Sumner Redstone made clear Friday that he is considering ousting Viacom's chief executive and board of directors in the fierce power struggle between Redstone's family and company executives over control of the media empire.
A judge set an early June hearing on the possible removal of CEO Philippe Dauman from the trust that will control the media company when Redstone dies or is deemed incapacitated.
In a statement issued through a spokesman, Redstone, who turned 93 on Friday, said he would act in "the best interests of shareholders," when weighing whether to oust Dauman and the company's board.
Redstone, who holds 80 percent of the voting shares in Viacom and CBS Corp., last week removed Dauman and Viacom board member George Abrams from the seven-person trust that will control the shares after he exits. In the statement, Redstone said he will apply "the same deliberation and consideration" he used when he removed Dauman and Abrams as trustees.
Redstone's latest missive comes amid reports that Viacom's board is preparing a lawsuit challenging any attempts to remove its members or the CEO.
Dauman, 62, has filed a legal challenge to stop his removal from the trust, arguing that Redstone was being manipulated by his daughter, Shari. She has called that allegation "absurd" and said her father made his own decisions.

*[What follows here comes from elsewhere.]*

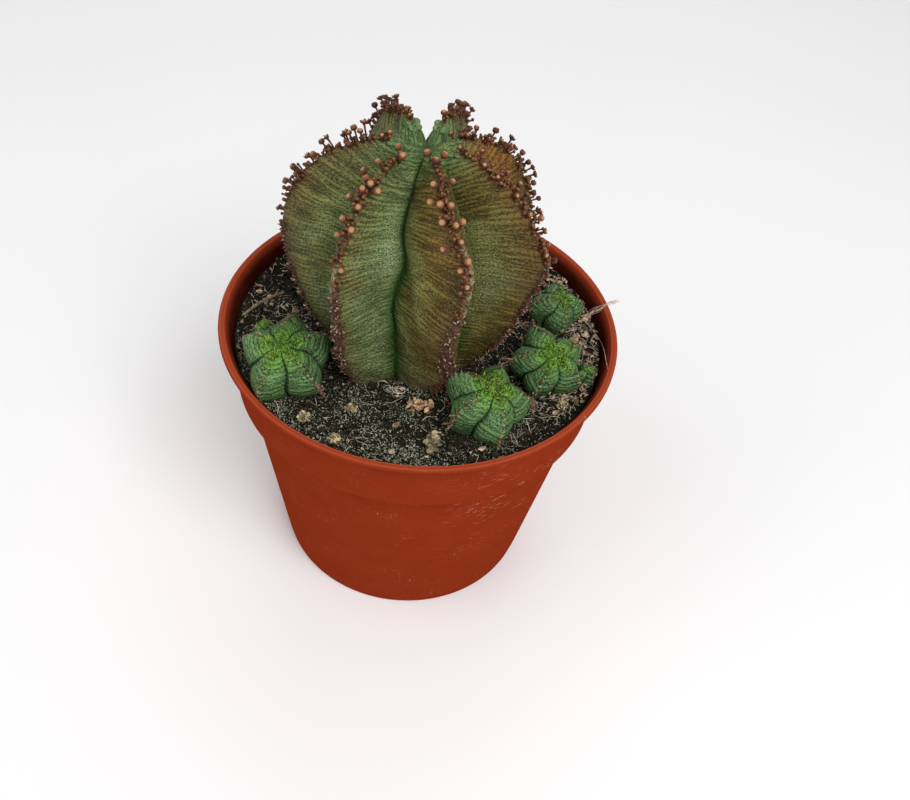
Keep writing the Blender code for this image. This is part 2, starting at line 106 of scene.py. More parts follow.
# azimuth: degrees from -Y towards +X. rise: share of the stem's height. sway, reach and furrow_sway:
# (climb, value) points of the crest's turn in degrees, of its distance out as a share, and of the turn of
# the furrow after it. green_before, green_after: greenness of the flanks on either side of the crest.
Rib = namedtuple("Rib", "name azimuth rise sway reach green_before green_after furrow_sway")
STEM_RIBS = [
    Rib("front_left", -28.0, 1.00,
        [(0.0, -1.0), (0.2, -2.5), (0.45, 0.0), (0.65, -2.0), (0.8, -6.0), (0.92, -9.0), (1.0, -6.0)],
        [(0.0, 1.12), (0.3, 1.0), (1.0, 1.0)], 0.55, 0.86,
        [(0.0, -1.0), (0.3, -2.0), (0.46, -7.0), (0.61, -3.0), (0.7, -6.5), (0.85, -3.0), (1.0, 0.0)]),
    Rib("front_right", 26.0, 1.00,
        [(0.0, 2.0), (0.1, 2.5), (0.2, 2.0), (0.3, -3.0), (0.4, -5.0), (0.5, -1.5), (0.6, 1.5), (0.8, -5.0),
         (0.9, -4.2), (1.0, -1.4)],
        [(0.0, 1.10), (0.3, 1.0), (1.0, 1.0)], 0.14, 0.12,
        [(0.0, 1.0), (0.35, 3.0), (0.6, 0.0), (1.0, 0.0)]),
    Rib("right", 66.0, 1.00,
        [(0.0, 0.0), (0.3, 1.0), (0.6, -1.2), (1.0, 1.0)],
        [(0.0, 0.96), (0.35, 0.98), (0.58, 1.04), (0.8, 0.99), (1.0, 0.98)], 0.02, 0.20,
        [(0.0, 2.0), (0.5, -2.0), (1.0, 0.0)]),
    Rib("back_right", 112.0, 1.00,
        [(0.0, 1.5), (0.35, 0.0), (0.7, -1.5), (1.0, 1.5)],
        [(0.0, 0.86), (1.0, 0.86)], 0.02, 0.40,
        [(0.0, -2.0), (0.5, 2.0), (1.0, 0.0)]),
    Rib("back", 160.0, 1.02,
        [(0.0, 1.5), (0.3, -2.0), (0.7, 1.5), (1.0, -1.0)],
        [(0.0, 0.85), (1.0, 0.85)], 0.55, 0.55,
        [(0.0, 2.0), (0.45, -2.5), (1.0, 1.0)]),
    Rib("back_left", 215.0, 1.02,
        [(0.0, 1.0), (0.3, 0.5), (0.65, -1.8), (1.0, 1.5)],
        [(0.0, 0.88), (1.0, 0.88)], 0.58, 0.70,
        [(0.0, -2.0), (0.4, 2.0), (0.8, -1.5), (1.0, 0.0)]),
    Rib("left", 278.0, 1.00,
        [(0.0, 2.0), (0.35, -1.5), (0.75, 1.0), (1.0, 1.0)],
        [(0.0, 0.99), (1.0, 0.99)], 0.50, 0.54,
        [(0.0, 2.0), (0.4, -2.0), (0.8, 1.0), (1.0, 0.0)]),
]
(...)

Judge George Phelan scheduled the hearing for June 7 after Dauman filed a petition to have the trial date expedited.
A spokesman for Dauman and the Viacom board was not immediately available to comment.
Viacom's shares are up 13 percent since news broke last Friday that Redstone had removed Dauman and Abrams from the trust and the National Amusements Board, as some investors bet that a change in management could lead to a sale of the media company. Mario Gabelli, the second-largest owner of Viacom voting shares, has said Dauman has six months to turn the company around.
Also on Friday, Standard & Poor's revised downward its assessment of Viacom's management and governance to "fair" from "satisfactory" because it believes the litigation and succession planning issues "reflect poorly" on Viacom's corporate governance.
Viacom shares have fallen more than 50 percent in the past two years as its cable networks, including MTV and Nickelodeon, suffered from falling ratings as younger viewers migrate online and to mobile video. Viacom's U.S. advertising revenue has declined for seven straight quarters.
Dauman has tried to turn Viacom around by wooing advertisers with data to better target commercials. Under his leadership, Viacom renewed a multi-year distribution contract with satellite TV provider Dish Network Corp.
But it was Dauman's plan to sell Viacom's stake in Paramount Pictures, which investors cheered, that caused him troubles. Redstone, who won a long battle with media mogul Barry Diller to acquire the film studio in 1994, opposes the sale of the stake.
Frederic Salerno, Viacom's lead independent director, on Wednesday asked for a meeting with Redstone to discuss the company's strategy, including its planned sale of a stake of Paramount. Redstone has not yet responded, a source familiar with the situation told Reuters on Friday.